Hickenlooper worked with a Republican-controlled legislature after he took office. "He signed off on austere budgets that attracted bipartisan support; he allied with Republicans to boost natural gas exploration, and with Democrats to legalize civil unions," Dave Weigel notes. "In 2012, when a man shot and killed 12 people in a suburban Denver movie theater, Hickenlooper began to advocate a ban on extended magazines. . . . In 2017, he and Ohio Gov. John Kasich, a Republican, led a bipartisan group of governors to oppose Republican efforts to repeal the Affordable Care Act. . . . In 2018, Hickenlooper threatened to call a special legislative session to undo an anti-fracking ballot measure, if voters passed it; he backed down only after the measure failed."

In materials sent to reporters, Hickenlooper's campaign team highlights his efforts to woo GOP support for expanding Medicaid in Colorado and his success as mayor in partnering with Republicans in the suburbs to expand mass transit. He was initially opposed to legalizing marijuana, fearful that it would lead to more kids using drugs, but he's evolved and worked to make the recreational sale of pot as safe as possible. He supported the death penalty when he ran in 2010 but changed his mind before running for a second term. The issue made his reelection race much tighter in 2014 than it would have been otherwise.

The former mayor and governor will hold a "send-off" rally on Thursday night in the Greek Amphitheater at Denver's Civic Center Park before flying to Iowa for events on Friday and Saturday. Then he will head to South by Southwest in Austin on Sunday.
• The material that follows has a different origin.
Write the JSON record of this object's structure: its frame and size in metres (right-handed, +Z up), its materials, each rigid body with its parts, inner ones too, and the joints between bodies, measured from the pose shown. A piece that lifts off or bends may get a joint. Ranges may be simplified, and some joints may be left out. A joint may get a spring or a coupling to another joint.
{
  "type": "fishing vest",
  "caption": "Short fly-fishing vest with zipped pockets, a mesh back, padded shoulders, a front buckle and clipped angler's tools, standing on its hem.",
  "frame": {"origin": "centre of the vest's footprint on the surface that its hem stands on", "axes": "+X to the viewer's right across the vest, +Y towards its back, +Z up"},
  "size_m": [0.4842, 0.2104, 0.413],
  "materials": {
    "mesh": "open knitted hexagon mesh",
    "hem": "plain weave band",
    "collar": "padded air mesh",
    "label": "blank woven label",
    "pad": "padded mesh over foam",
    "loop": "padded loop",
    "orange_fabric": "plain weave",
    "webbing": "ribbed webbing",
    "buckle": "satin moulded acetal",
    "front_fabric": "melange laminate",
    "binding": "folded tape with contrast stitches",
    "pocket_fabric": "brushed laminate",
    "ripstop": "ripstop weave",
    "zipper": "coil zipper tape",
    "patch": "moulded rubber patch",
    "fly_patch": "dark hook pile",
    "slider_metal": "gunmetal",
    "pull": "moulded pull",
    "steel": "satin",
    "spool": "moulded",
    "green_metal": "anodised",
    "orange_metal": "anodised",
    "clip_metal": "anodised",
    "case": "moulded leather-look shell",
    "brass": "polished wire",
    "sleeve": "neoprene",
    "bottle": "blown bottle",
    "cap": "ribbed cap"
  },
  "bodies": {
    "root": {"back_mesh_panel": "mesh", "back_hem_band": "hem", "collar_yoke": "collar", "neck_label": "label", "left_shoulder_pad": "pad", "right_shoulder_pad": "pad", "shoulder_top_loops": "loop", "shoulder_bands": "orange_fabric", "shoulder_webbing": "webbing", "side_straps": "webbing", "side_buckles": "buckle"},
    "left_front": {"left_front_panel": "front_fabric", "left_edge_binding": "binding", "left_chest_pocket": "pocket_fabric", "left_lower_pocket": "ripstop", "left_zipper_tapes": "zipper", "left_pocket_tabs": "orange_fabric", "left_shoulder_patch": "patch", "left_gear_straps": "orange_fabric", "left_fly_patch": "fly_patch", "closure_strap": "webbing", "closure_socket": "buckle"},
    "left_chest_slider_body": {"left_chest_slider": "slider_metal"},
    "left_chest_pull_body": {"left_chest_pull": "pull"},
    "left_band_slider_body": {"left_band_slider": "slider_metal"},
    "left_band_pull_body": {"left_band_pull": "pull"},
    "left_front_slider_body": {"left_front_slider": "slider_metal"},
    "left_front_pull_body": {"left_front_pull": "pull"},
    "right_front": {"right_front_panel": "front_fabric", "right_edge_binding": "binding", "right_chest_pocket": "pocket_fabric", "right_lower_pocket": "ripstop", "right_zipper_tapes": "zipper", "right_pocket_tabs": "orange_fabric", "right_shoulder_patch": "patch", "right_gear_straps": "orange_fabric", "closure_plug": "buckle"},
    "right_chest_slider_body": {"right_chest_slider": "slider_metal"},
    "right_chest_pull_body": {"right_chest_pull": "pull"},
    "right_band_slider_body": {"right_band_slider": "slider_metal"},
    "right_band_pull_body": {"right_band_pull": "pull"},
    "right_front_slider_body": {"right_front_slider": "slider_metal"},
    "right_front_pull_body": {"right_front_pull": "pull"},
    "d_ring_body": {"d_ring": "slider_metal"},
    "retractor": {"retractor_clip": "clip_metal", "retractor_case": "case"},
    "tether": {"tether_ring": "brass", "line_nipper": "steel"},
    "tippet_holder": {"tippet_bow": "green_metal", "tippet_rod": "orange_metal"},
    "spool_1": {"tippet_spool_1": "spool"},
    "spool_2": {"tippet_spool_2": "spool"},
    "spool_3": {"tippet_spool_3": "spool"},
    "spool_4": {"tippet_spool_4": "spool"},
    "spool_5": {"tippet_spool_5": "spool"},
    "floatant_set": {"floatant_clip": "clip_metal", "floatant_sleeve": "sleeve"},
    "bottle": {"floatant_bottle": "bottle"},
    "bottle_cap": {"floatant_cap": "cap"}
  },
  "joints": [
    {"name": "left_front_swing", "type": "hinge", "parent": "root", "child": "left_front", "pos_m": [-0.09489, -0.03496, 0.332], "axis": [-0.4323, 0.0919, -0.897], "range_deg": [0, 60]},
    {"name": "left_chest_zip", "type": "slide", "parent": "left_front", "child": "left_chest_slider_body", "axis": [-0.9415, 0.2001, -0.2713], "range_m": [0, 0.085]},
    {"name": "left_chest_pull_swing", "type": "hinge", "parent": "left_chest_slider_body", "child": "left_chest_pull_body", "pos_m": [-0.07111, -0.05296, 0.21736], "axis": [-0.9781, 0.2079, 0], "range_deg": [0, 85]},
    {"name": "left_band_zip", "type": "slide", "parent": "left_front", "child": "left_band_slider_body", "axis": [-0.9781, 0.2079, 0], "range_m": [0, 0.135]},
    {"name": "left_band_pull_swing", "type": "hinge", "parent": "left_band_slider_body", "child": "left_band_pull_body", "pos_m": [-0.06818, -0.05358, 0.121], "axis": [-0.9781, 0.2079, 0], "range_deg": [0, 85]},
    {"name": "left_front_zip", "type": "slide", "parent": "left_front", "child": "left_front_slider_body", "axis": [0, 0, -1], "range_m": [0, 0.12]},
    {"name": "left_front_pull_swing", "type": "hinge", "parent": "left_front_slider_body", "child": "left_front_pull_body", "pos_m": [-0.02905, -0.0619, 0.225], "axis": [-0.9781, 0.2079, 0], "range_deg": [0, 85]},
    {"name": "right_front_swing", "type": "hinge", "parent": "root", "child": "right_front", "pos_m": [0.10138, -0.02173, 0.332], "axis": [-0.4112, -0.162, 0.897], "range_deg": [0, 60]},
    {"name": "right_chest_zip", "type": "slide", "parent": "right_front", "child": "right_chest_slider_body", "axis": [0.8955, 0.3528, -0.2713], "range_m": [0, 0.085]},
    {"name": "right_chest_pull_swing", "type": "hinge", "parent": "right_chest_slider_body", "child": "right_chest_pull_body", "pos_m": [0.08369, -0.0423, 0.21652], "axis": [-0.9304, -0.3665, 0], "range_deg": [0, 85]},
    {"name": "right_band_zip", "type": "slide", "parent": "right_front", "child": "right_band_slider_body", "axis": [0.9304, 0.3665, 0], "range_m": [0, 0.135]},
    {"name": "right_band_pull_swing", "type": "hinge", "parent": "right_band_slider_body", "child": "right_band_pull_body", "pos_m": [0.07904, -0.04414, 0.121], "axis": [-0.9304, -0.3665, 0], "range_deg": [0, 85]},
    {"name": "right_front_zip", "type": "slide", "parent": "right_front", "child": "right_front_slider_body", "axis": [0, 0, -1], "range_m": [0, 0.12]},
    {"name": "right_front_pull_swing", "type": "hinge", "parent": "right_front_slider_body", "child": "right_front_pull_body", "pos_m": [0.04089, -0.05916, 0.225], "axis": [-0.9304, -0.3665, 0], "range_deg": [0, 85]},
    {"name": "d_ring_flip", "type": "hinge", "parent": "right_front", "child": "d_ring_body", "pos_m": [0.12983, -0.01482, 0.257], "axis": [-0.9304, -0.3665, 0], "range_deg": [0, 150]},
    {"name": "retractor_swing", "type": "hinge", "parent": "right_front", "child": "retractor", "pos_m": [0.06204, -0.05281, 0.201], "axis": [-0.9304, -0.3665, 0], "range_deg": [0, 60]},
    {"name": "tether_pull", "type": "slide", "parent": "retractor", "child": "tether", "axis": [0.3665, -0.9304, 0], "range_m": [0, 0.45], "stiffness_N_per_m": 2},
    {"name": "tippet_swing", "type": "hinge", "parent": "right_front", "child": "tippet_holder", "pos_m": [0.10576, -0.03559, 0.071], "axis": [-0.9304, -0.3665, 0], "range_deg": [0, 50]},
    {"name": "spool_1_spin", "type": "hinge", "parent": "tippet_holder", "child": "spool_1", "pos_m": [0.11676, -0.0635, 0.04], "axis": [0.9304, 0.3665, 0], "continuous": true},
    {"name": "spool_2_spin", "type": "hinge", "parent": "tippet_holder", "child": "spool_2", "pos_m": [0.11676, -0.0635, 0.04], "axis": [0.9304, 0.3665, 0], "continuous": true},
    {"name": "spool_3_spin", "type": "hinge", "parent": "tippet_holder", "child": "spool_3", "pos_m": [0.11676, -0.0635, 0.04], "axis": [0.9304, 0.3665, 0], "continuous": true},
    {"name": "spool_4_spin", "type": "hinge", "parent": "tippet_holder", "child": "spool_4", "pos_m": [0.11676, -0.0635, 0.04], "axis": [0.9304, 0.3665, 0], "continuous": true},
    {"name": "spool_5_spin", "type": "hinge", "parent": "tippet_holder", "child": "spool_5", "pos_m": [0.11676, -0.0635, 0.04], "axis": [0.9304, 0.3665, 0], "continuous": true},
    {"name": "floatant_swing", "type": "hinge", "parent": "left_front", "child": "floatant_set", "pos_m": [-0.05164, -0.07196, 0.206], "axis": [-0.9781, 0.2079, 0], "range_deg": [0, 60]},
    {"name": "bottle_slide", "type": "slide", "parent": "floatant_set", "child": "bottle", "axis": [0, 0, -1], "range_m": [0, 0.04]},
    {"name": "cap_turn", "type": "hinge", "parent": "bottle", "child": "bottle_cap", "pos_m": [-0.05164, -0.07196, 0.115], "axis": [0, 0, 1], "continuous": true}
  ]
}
The narrative continues to cement that the Democratic Party is moving into territory that could make it hard for the eventual nominee to beat Trump. Consider these three stories that posted over the weekend:

1. Pennsylvania Democrats fear the party's leftward drift could cost them victories next year, Trip Gabriel reports in the New York Times: "It is probably no coincidence that most of the Pennsylvania Democrats who won Republican-held congressional seats last year were moderates who had defeated progressives in primary contests. The one progressive who made it to the general election in a competitive district, Scott Wallace, lost to the Republican, Brian Fitzpatrick, in Bucks County, which Hillary Clinton carried. Leading Democratic and Republican strategists in Pennsylvania said the most likely nominees to carry the state, at this early stage, appeared to be [Biden], a native of Scranton, and Senator Amy Klobuchar of Minnesota, both of whose centrist policies fit comfortably with the state's voters."
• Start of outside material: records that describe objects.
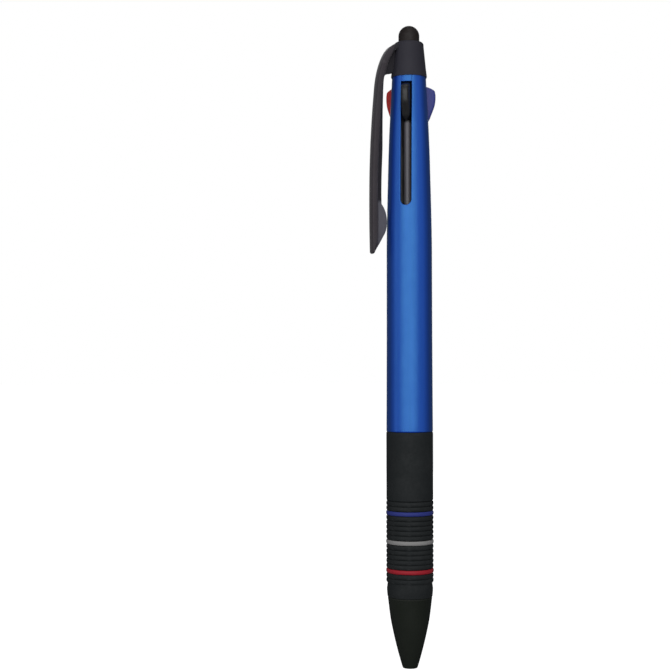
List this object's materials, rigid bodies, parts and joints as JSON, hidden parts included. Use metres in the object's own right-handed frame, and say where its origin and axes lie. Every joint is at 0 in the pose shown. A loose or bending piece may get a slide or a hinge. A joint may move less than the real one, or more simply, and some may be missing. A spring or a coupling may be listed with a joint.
{
  "type": "multicolor click pen",
  "caption": "Three-colour retractable ballpoint pen with press sliders in barrel slots, pocket clip, ribbed rubber grip with coloured rings and a rubber stylus end.",
  "frame": {"origin": "on the pen's axis at its centre of volume, 72.8 mm above the nose end", "axes": "+Z along the axis from the nose to the stylus; -X towards the pocket clip, +X towards the blue slider, the black slider on the -Y side and the red one on the +Y side"},
  "size_m": [0.0161, 0.012, 0.148],
  "materials": {
    "stylus_rubber": "smooth conductive rubber, slightly glossy",
    "soft_black": "soft-touch matt lacquer",
    "barrel_blue": "metallic lacquer, satin",
    "inner_plastic": "plain moulded",
    "core_black": "plain moulded",
    "slider_black": "moulded, semi-gloss",
    "slider_blue": "moulded, semi-gloss",
    "slider_red": "moulded, semi-gloss",
    "spring_steel": "drawn wire",
    "tube_black": "translucent tube full of black ink",
    "tube_blue": "translucent tube full of blue ink",
    "tube_red": "translucent tube full of red ink",
    "point_metal": "turned",
    "ball_metal": "ground carbide",
    "grip_rubber": "moulded, matt",
    "ring_blue": "moulded, matt",
    "ring_white": "moulded, matt",
    "ring_red": "moulded, matt"
  },
  "bodies": {
    "barrel": {"stylus_tip": "stylus_rubber", "stylus_plug": "inner_plastic", "top_cap": "soft_black", "upper_barrel": "barrel_blue", "slot_key_ring": "barrel_blue", "slider_core": "core_black", "spring_plate": "inner_plastic", "return_spring_black": "spring_steel", "return_spring_blue": "spring_steel", "return_spring_red": "spring_steel"},
    "clip": {"clip_arm": "soft_black"},
    "slider_black": {"slider_black": "slider_black", "refill_tube_black": "tube_black", "refill_tip_black": "point_metal", "writing_ball_black": "ball_metal"},
    "slider_blue": {"slider_blue": "slider_blue", "refill_tube_blue": "tube_blue", "refill_tip_blue": "point_metal", "writing_ball_blue": "ball_metal"},
    "slider_red": {"slider_red": "slider_red", "refill_tube_red": "tube_red", "refill_tip_red": "point_metal", "writing_ball_red": "ball_metal"},
    "front_carrier": {"grip_ring_white": "ring_white"},
    "front": {"lower_barrel": "core_black", "grip_sleeve": "grip_rubber", "grip_ring_blue": "ring_blue", "grip_ring_red": "ring_red", "nose_cone": "soft_black"}
  },
  "joints": [
    {"name": "press_black", "type": "slide", "parent": "barrel", "child": "slider_black", "axis": [0, 0, -1], "range_m": [0, 0.016], "stiffness_N_per_m": 60, "springref_m": -0.004, "deforming": ["return_spring_black"]},
    {"name": "press_blue", "type": "slide", "parent": "barrel", "child": "slider_blue", "axis": [0, 0, -1], "range_m": [0, 0.016], "stiffness_N_per_m": 60, "springref_m": -0.004, "deforming": ["return_spring_blue"]},
    {"name": "press_red", "type": "slide", "parent": "barrel", "child": "slider_red", "axis": [0, 0, -1], "range_m": [0, 0.016], "stiffness_N_per_m": 60, "springref_m": -0.004, "deforming": ["return_spring_red"]},
    {"name": "clip_flex", "type": "hinge", "parent": "barrel", "child": "clip", "pos_m": [-0.0063, 0, 0.0645], "axis": [0, 1, 0], "range_deg": [0, 4], "stiffness_Nm_per_rad": 0.6},
    {"name": "front_travel", "type": "slide", "parent": "barrel", "child": "front_carrier", "axis": [0, 0, -1], "range_m": [0, 0.005]},
    {"name": "front_turn", "type": "hinge", "parent": "front_carrier", "child": "front", "pos_m": [0, 0, -0.015], "axis": [0, 0, -1], "range_deg": [0, 1440]}
  ],
  "couplings": [
    {"joint": "front_turn", "follows": "front_travel", "rad_per_m": 5026.5}
  ]
}
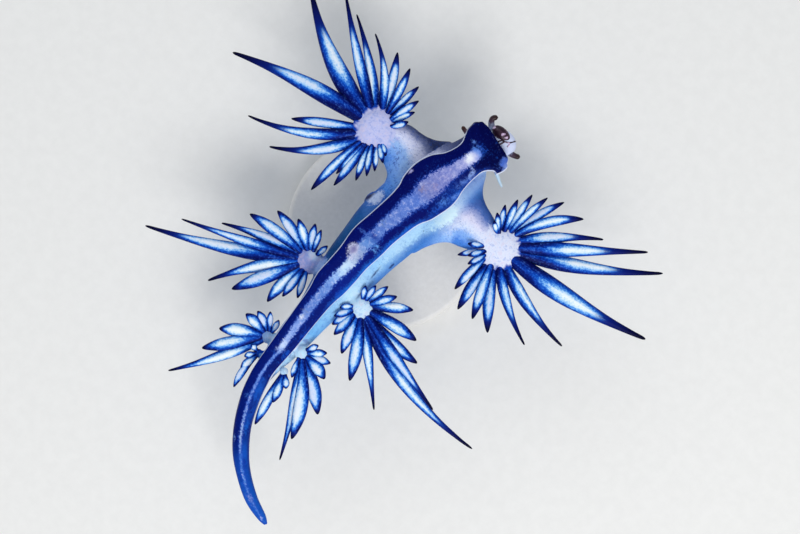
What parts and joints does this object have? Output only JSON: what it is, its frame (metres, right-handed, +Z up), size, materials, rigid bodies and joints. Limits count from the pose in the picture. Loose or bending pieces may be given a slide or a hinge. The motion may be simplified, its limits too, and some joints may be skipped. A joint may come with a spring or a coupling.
{
  "type": "blue dragon sea slug model",
  "caption": "Life-size museum model of a blue dragon sea slug floating belly up, arms and tapering cerata spread in fans, tail curled aside, held by rods on a small round stand.",
  "frame": {"origin": "middle of the underside of the round stand, on the surface it rests on", "axes": "+Z up, which is the slug's belly side as it floats upside down; +Y along the trunk towards the head; +X to the slug's own left"},
  "size_m": [0.0431, 0.0406, 0.0128],
  "materials": {
    "flank_skin": "moist satin skin, pearly pale blue with slate shading and fine dark speckle",
    "sole_skin": "moist satin skin, deep navy bands with a pale lavender midline and a fine white rim",
    "cerata_skin": "moist satin skin, royal blue roots and edges, icy white middles, near-black tips",
    "pale_skin": "moist satin skin, translucent whitish lavender",
    "feeler_skin": "moist satin skin, dark brown to slate blue",
    "stand_base": "fine satin, off-white",
    "stand_steel": "brushed along the rod"
  },
  "bodies": {
    "root": {"arm_left": "flank_skin", "arm_right": "flank_skin", "body_front": "flank_skin", "body_middle": "flank_skin", "body_rear": "flank_skin", "cerata_front_left_aft": "cerata_skin", "cerata_front_left_fore": "cerata_skin", "cerata_front_right_aft": "cerata_skin", "cerata_front_right_fore": "cerata_skin", "cerata_hind_left": "cerata_skin", "cerata_hind_right": "cerata_skin", "cerata_middle_left_aft": "cerata_skin", "cerata_middle_left_fore": "cerata_skin", "cerata_middle_right_aft": "cerata_skin", "cerata_middle_right_fore": "cerata_skin", "cerata_rear_left": "cerata_skin", "cerata_rear_right": "cerata_skin", "foot_front": "sole_skin", "foot_middle": "sole_skin", "foot_rear": "sole_skin", "head": "flank_skin", "mouth": "feeler_skin", "oral_tentacle_left": "feeler_skin", "oral_tentacle_right": "feeler_skin", "papilla": "pale_skin", "rhinophore_left": "feeler_skin", "rhinophore_right": "feeler_skin", "snout": "pale_skin", "stand_base": "stand_base", "stand_rod_front": "stand_steel", "stand_rod_rear": "stand_steel", "tail_base": "sole_skin", "tail_middle": "sole_skin", "tail_tip": "sole_skin"}
  },
  "joints": []
}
2. "When did everyone become a socialist?" That's the question posed on the cover of next week's New York magazine: "Coolheaded Obaman technocracy is out; strident left-wing moral clarity is in. And while this atmospheric shift is felt most acutely among the left-literary crowd, it's also bled into the general discourse, such that Teen Vogue is constantly flacking against capitalism and one of the most devastating insults in certain corners of the internet is to call someone a neoliberal."
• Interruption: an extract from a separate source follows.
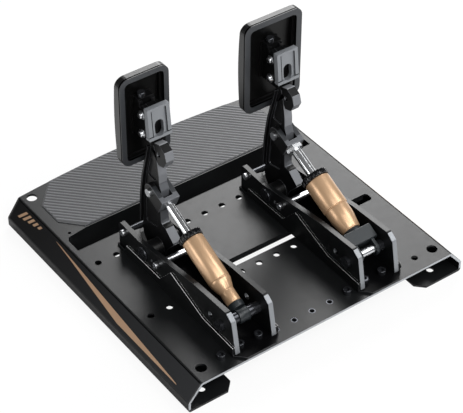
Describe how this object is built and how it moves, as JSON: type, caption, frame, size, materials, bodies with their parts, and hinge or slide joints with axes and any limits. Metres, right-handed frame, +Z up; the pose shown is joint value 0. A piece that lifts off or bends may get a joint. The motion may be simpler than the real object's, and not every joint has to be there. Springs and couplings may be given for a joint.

3. "John Anzalone, an Alabama-based Democratic pollster, said the perception that the party's primary voters are enthusiastically liberal is not based on data," The Washington Post reported Saturday. "There is, without a doubt, a myth that Alexandria Ocasio-Cortez somehow represents the narrative of Democratic primary voters in the country," Anzalone said. "Almost half of them identify themselves as moderates or conservative."